→ **Dataset excerpt**
+-------+
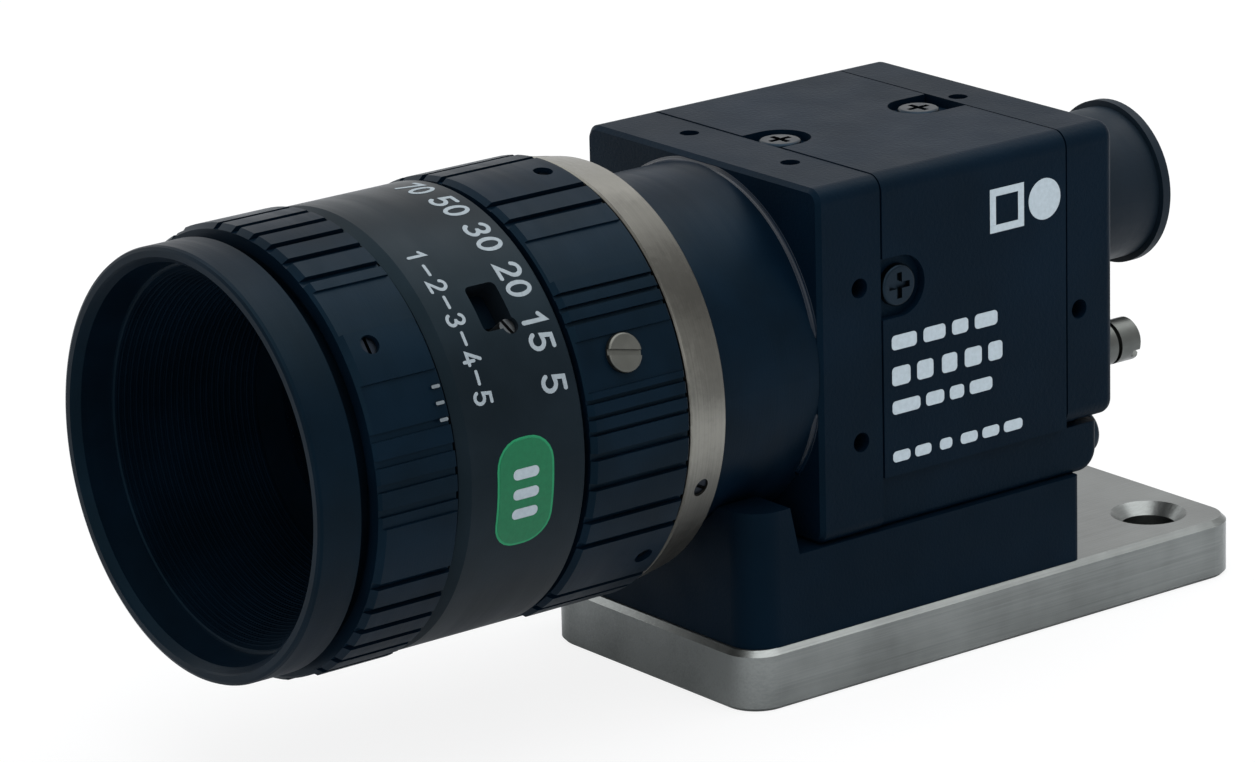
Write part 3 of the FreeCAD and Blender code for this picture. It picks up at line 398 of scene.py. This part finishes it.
def thick_line(points, width):
    """Outline of a line drawn with a round pen."""
    half = width / 2
    sharpest = 0.45     # keeps the corner of a sharp bend from running out
    left, right = [], []
    last = len(points) - 1
    for index, point in enumerate(points):
        here = Vector(point)
        before = (here - Vector(points[index - 1])).normalized() if index > 0 else None
        after = (Vector(points[index + 1]) - here).normalized() if index < last else None
        before = before or after
        after = after or before
        across = Vector((-before.y, before.x)) + Vector((-after.y, after.x))
        across.normalize()
        reach = half / max(sharpest, across.dot(Vector((-after.y, after.x))))
        left.append(here + across * reach)
        right.append(here - across * reach)
    first_way = math.degrees(math.atan2(points[1][1] - points[0][1], points[1][0] - points[0][0]))
    last_way = math.degrees(math.atan2(points[-1][1] - points[-2][1], points[-1][0] - points[-2][0]))
    outline = [tuple(point) for point in right]
    outline += arc(points[-1][0], points[-1][1], half, half, last_way - 90, last_way + 90, 6)[1:-1]
    outline += [tuple(point) for point in reversed(left)]
    outline += arc(points[0][0], points[0][1], half, half, first_way + 90, first_way + 270, 6)[1:-1]
    return outline


def round_bar(x0, x1, y0, y1, radius):
    """Outline of a rectangle with round corners."""
    corners = ((x1 - radius, y0 + radius, -90), (x1 - radius, y1 - radius, 0),
               (x0 + radius, y1 - radius, 90), (x0 + radius, y0 + radius, 180))
    outline = []
    for x, y, start in corners:
        outline += arc(x, y, radius, radius, start, start + 90, 6)
    return outline


def centred_bar(x, y, width, height, radius):
    """Outline of a round-cornered rectangle about its middle."""
    return round_bar(x - width / 2, x + width / 2, y - height / 2, y + height / 2, radius)


def ring_outline(centre_x, centre_y, radius_x, radius_y, width, steps=36):
    """Outline of an elliptic ring, closed but for a hairline slit at its right."""
    half = width / 2
    outer = arc(centre_x, centre_y, radius_x + half, radius_y + half, 0.3, 359.7, steps)
    inner = arc(centre_x, centre_y, radius_x - half, radius_y - half, 359.4, 0.6, steps)
    return outer + inner


# Strokes of each digit in a cell 0.6 wide and 1 high; loops are (x, y, radius_x, radius_y)
DIGIT_STROKES = {
    "1": [[(0.10, 0.76), (0.34, 0.96), (0.34, 0.04)]],
    "2": [arc(0.31, 0.69, 0.25, 0.27, 168, -38) + [(0.07, 0.05), (0.60, 0.05)]],
    "3": [arc(0.29, 0.73, 0.23, 0.23, 160, -78) + arc(0.28, 0.27, 0.27, 0.23, 78, -160)],
    "4": [[(0.42, 0.96), (0.05, 0.28), (0.62, 0.28)],
          [(0.45, 0.58), (0.45, 0.36)],
          [(0.45, 0.20), (0.45, 0.04)]],
    "5": [[(0.54, 0.95), (0.14, 0.95), (0.09, 0.55)] + arc(0.28, 0.31, 0.27, 0.27, 112, -155)],
    "7": [[(0.05, 0.95), (0.57, 0.95), (0.24, 0.04)]],
}
DIGIT_LOOPS = {"0": [(0.30, 0.50, 0.25, 0.45)]}


def number_outlines(text, x, y, height, pen):
    """Outlines of a number centred at a point, upright along +y."""
    cell, advance = 0.6, 0.80
    width = advance * (len(text) - 1) + cell
    outlines = []
    for index, digit in enumerate(text):
        left, low = x + (index * advance - width / 2) * height, y - 0.5 * height
        for stroke in DIGIT_STROKES.get(digit, []):
            outlines.append(thick_line([(left + px * height, low + py * height) for px, py in stroke], pen))
        for px, py, radius_x, radius_y in DIGIT_LOOPS.get(digit, []):
            outlines.append(ring_outline(left + px * height, low + py * height,
                                         radius_x * height, radius_y * height, pen))
    return outlines


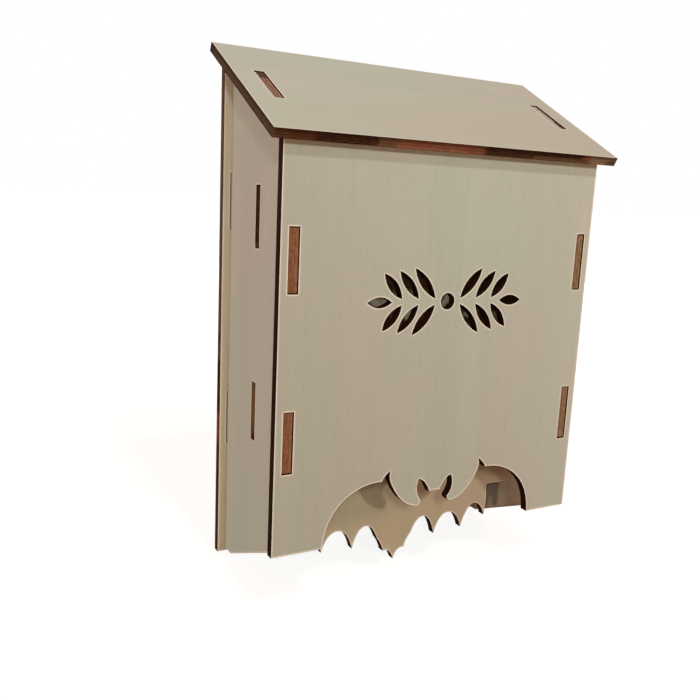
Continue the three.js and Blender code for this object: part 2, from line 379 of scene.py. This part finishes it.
def start_material(name):
    """A material with only its surface shader and output, its tree and that shader."""
    material = bpy.data.materials.new(name)
    material.use_nodes = True
    tree = material.node_tree
    tree.nodes.clear()
    shader = add(tree, "BsdfPrincipled")
    add(tree, "OutputMaterial", {"Surface": shader.outputs[0]})
    return material, tree, shader


def finish_shader(tree, shader, colour, roughness, gloss, relief, strength, depth):
    """The surface's colour, roughness and gloss, and its relief as a bump of a depth in metres."""
    bump = add(tree, "Bump", {"Height": relief, "Strength": strength, "Distance": depth})
    tree.links.new(colour, shader.inputs["Base Color"])
    tree.links.new(roughness, shader.inputs["Roughness"])
    tree.links.new(bump.outputs["Normal"], shader.inputs["Normal"])
    shader.inputs["Specular IOR Level"].default_value = gloss


noise_span = (0.3, 0.7)  # nearly all the values of a noise lie between these
tone_span = (-0.07, 0.07)  # the distances across the panel at which its two tones are reached
greenish, pinkish = (0.975, 1.012, 0.995, 1), (1.025, 0.985, 1.0, 1)
blotch_width, blotch_share, blotch_span = 0.03, 0.6, (0.35, 0.65)  # across the grain, and squeezed along it
band_width, band_share, band_shades = 0.014, 0.05, (0.98, 1.015)
ring_width, ring_share, ring_shades = 0.03, 0.05, (0.99, 1.008)
ring_turns = 90.0  # radians that a growth ring's wave turns over the whole of its noise
fibre_width, fibre_share, fibre_shades = 0.0006, 0.03, (0.98, 1.02)
pore_width, pore_share, pore_shades = 0.00035, 0.09, (1.0, 0.88)
pore_span, pore_relief_share = (0.66, 0.8), 0.6


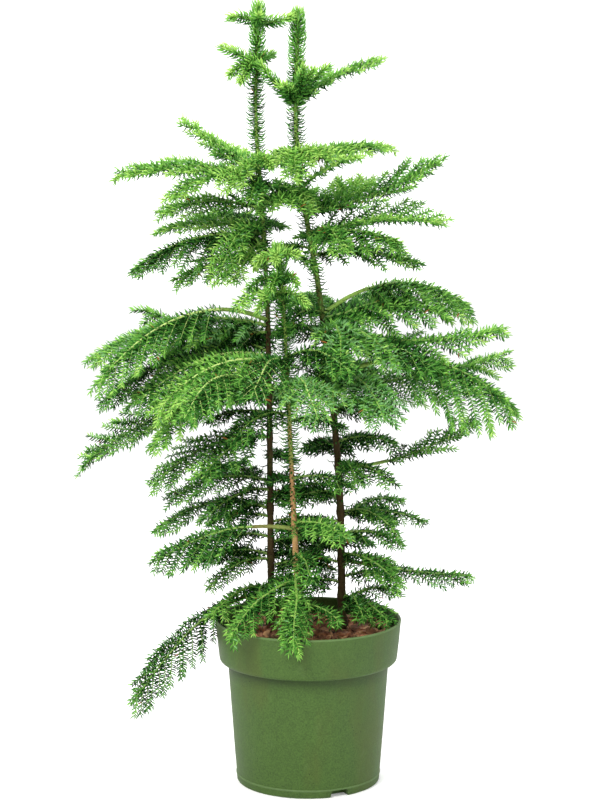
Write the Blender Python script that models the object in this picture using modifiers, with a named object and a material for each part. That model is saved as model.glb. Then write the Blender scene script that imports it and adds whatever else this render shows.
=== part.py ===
"""A potted Norfolk island pine: three young stems in one nursery pot, with tiers of feathery boughs.

Metres, +Z up. The origin is on the pot's axis, on its flat underside. -Y is the front and +X the right.
Every spray is a rachis that grows out of its stem or bough, with toothed branchlets fused on by a seeded
rule.
"""

import math
import random
from collections import namedtuple

import bmesh
import bpy
from mathutils import Matrix, Vector
from mathutils.bvhtree import BVHTree

# Driving sizes
CM = 0.01
GAP = 0.0003
SEED = 27

POT_HEIGHT = 0.240
RIM_RADIUS = 0.135
COLLAR_FOOT_HEIGHT = 0.1785
COLLAR_FOOT_RADIUS = 0.1296
BODY_TOP_RADIUS = 0.1170
FOOT_RADIUS = 0.1042
WALL = 0.0035
FLOOR = 0.004
TURN_STEPS = 32
NOTCHES = 3
NOTCH_AZIMUTH = 295.5
NOTCH_WIDTH = 0.031
NOTCH_HEIGHT = 0.0085
NOTCH_DEPTH = 0.011
SOIL_HEIGHT = 0.222

STEM_SIDES = 8
STEM_RING_STEP = 0.04
SEAT_GAP = 0.0004
SEAT_SEARCH = 0.012
SEAT_ROUNDS = 12
FLARE = 0.0035
FLARE_HEIGHT = 0.012
TWIG_SIDES = 3
SEGMENT = 3.5
BOUGH_SIDES = 6
RACHIS_TIP = 0.0013
BOUGH_EXTRA = 0.0004
STAGGER = 0.008
COLLAR_HALF_HEIGHT = 0.003
COLLAR_EXTRA = 0.0022
BLADE_THICKNESS = 0.0009
BLADE_HALF_WIDTH = 0.0085
BLADE_SLIMNESS = 0.26
NEEDLE_LENGTH = 0.014
NEEDLE_HALF_WIDTH = 0.0016
NEEDLES = 3
SHOOT_REACH = 0.075
BRANCHLET_MOST = 0.080
BRANCHLET_REACH = 0.38
BLADES_PER_CM = 0.38
MOST_BLADES = 9
LONGEST_AT = 0.4
FIRST_LENGTH = 0.62
LAST_LENGTH = 0.32
LEAST_LEAN, MOST_LEAN, TIP_LEAN = 46, 56, 14
GOLDEN_ANGLE = 137.5
YOUNG_HEIGHT = 0.74
YOUNG_DROOP = (0.02, 0.30)
OLD_DROOP = (0.35, 0.95)
FORK_OUT = 0.014
FATTEN = 0.0006
WELD = 0.000002

# Round a blade in shares of its length and half width: the root, a forward tooth, the notch above it, the tip
BLADE_OUTLINE = ((0.0, 0.09), (0.52, 1.0), (0.43, 0.42), (1.0, 0.0), (0.0, -0.09))
NEEDLE_OUTLINE = ((0.0, 0.30), (1.0, 0.0), (0.0, -0.30))

# A stem's axis passes through its leans: pairs of height and x, in centimetres, at one depth at foot and tip
Stem = namedtuple("Stem", "name leans foot_y tip_y foot_radius tip_radius")
# A spray, or a fork of one, by its azimuth in degrees and its reach, rise and arch in centimetres.
# bare is the share of the reach that is a bough of its own, and forks start a little out from the root.
Spray = namedtuple("Spray", "azimuth reach rise arch bare forks", defaults=(0.0, ()))
Fork = namedtuple("Fork", "azimuth reach rise arch")
# A tier at its height on a stem, in centimetres. A whorl is the short shoots of one young tier, in one mass.
Tier = namedtuple("Tier", "height sprays whorl", defaults=(False,))
# A mass of foliage: its first limb, its other twigs, the rachises that its branchlets grow along as
# (root point, spray, start), and what is cut from it
Mass = namedtuple("Mass", "name core twigs rachises cutter")

LEFT_LEANS = ((22, -5.4), (66, -5.8), (83, -6.6), (96, -7.45), (112, -7.1))
RIGHT_LEANS = ((22, 5.0), (45, 4.4), (70, 1.7), (91.5, -1.6), (111, -1.5))
MIDDLE_LEANS = ((22, -1.2), (40, -2.1), (70, -3.5), (78.5, -4.3))
LEFT = Stem("left", LEFT_LEANS, 0.030, 0.028, 0.0055, 0.0016)
RIGHT = Stem("right", RIGHT_LEANS, 0.030, 0.032, 0.0060, 0.0024)
MIDDLE = Stem("middle", MIDDLE_LEANS, -0.040, -0.050, 0.0050, 0.0014)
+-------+
→ **TO BE DONE**
Copy, from the material above, each line in which the string "Write" occurs.

→ **RESULT OF THIS EXERCISE**
Write part 3 of the FreeCAD and Blender code for this picture. It picks up at line 398 of scene.py. This part finishes it.
Write the Blender Python script that models the object in this picture using modifiers, with a named object and a material for each part. That model is saved as model.glb. Then write the Blender scene script that imports it and adds whatever else this render shows.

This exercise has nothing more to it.